Are we underusing aldosterone antagonists in congestive heart failure patients?

Originally published in Insidermedicine

Less-than one third of eligible patients being discharged from hospital with heart failure are being prescribed guideline-recommended treatment, even though the hospitals are participating in a program aimed at improving compliance with treatment guidelines, according to research published in the latest issue of the Journal of the American Medical Association.

Here is some information about heart failure:

• It is a condition in which the heart is unable to pump enough blood to satisfy the body’s needs

• It can often be treated but not cured

• In eligible patients with heart failure, use of drugs called aldosterone antagonists can improve health and reduce the risk of death

Researchers from the Cleveland Clinic observed the treatment given to over 40,000 patients with heart failure who were discharged from one of 241 hospitals that were participating in the Get With The Guidelines–heart failure quality improvement registry. This registry is designed to improve adherence to treatment guidelines for heart failure.

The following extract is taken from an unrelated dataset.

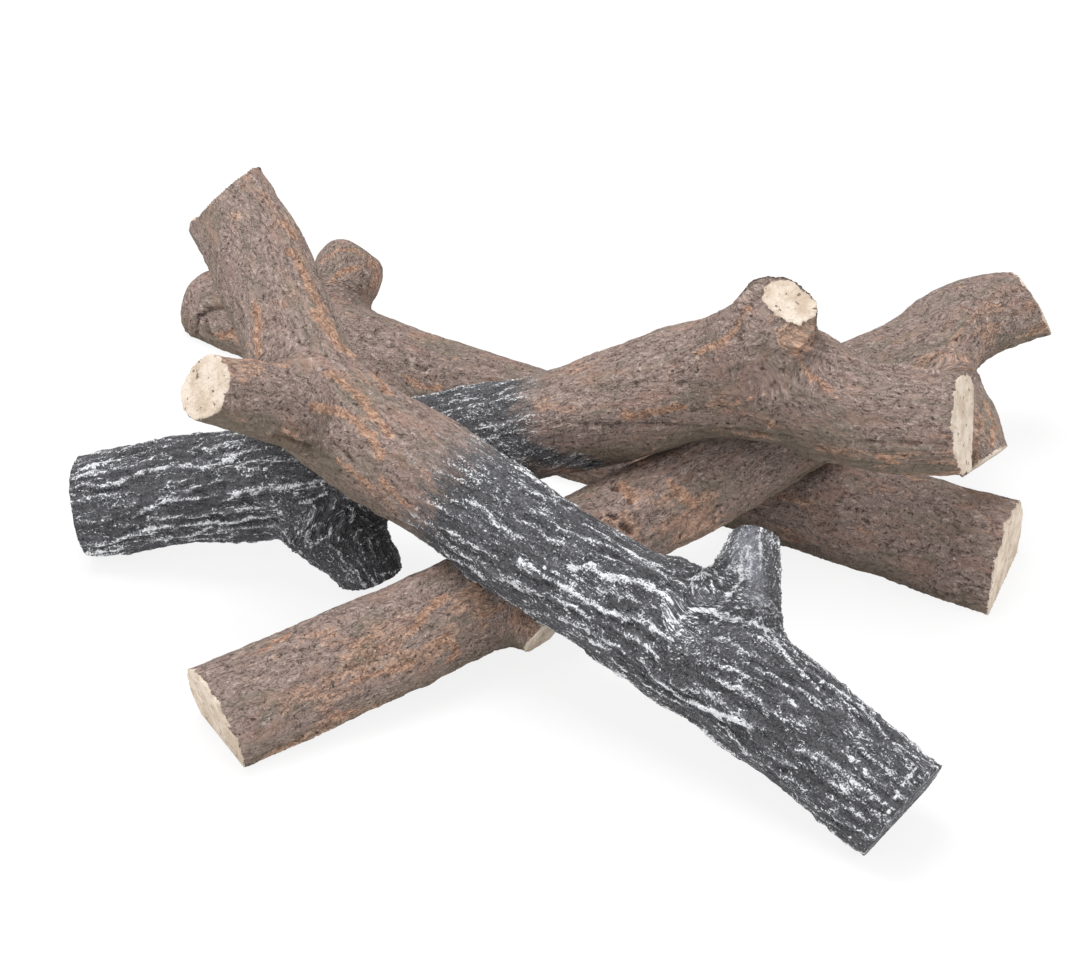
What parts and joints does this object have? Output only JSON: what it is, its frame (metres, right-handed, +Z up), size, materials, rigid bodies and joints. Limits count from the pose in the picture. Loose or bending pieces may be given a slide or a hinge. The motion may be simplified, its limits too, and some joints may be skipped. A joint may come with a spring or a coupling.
{
  "type": "ceramic log set",
  "caption": "Pile of cast ceramic logs for a gas fire: flat-backed forked logs with bark relief and saw-cut ends that rest across each other, some brown and some charred.",
  "frame": {"origin": "on the ground under the middle of the pile's bounding box", "axes": "+Z up out of the hearth, +Y away from the front towards the back of the fire, +X to the right as seen from the front"},
  "size_m": [0.6234, 0.6234, 0.2057],
  "materials": {
    "brown_bark": "matt brown paint on coarse ceramic, with rust-coloured streaks and bare cream saw cuts",
    "charred_bark": "matt charcoal paint on coarse ceramic, dry-brushed with ash white on the ridges"
  },
  "bodies": {
    "rear_log": {"rear_log": "brown_bark"},
    "cross_log": {"cross_log": "brown_bark"},
    "bent_log": {"bent_log": "charred_bark"},
    "top_log": {"top_log": "charred_bark"}
  },
  "joints": [
    {"name": "cross_log_lift", "type": "slide", "parent": "rear_log", "child": "cross_log", "axis": [0, 0, 1], "range_m": [0, 0.15]},
    {"name": "bent_log_lift", "type": "slide", "parent": "cross_log", "child": "bent_log", "axis": [0, 0, 1], "range_m": [0, 0.15]},
    {"name": "top_log_lift", "type": "slide", "parent": "bent_log", "child": "top_log", "axis": [0, 0, 1], "range_m": [0, 0.15]}
  ]
}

More than 12,500 of the patients were eligible to receive aldosterone antagonists, based on guidelines, but only 32.5% of these patients actually received them. Eligible patients were more likely to receive this therapy if they were older, African American, or had a higher systolic blood pressure. They were also more likely to receive this treatment if they had a history of depression, kidney problems, or use of a pacemaker or implantable cardioverter defibrillator (ICD). Use of aldosterone antagonists among patients who were inappropriate for this treatment was rare.

Today’s research demonstrates that aldosterone antagonists are being underused in heart failure patients, even among hospitals participating in programs aimed at improving their compliance with treatment guidelines for heart failure.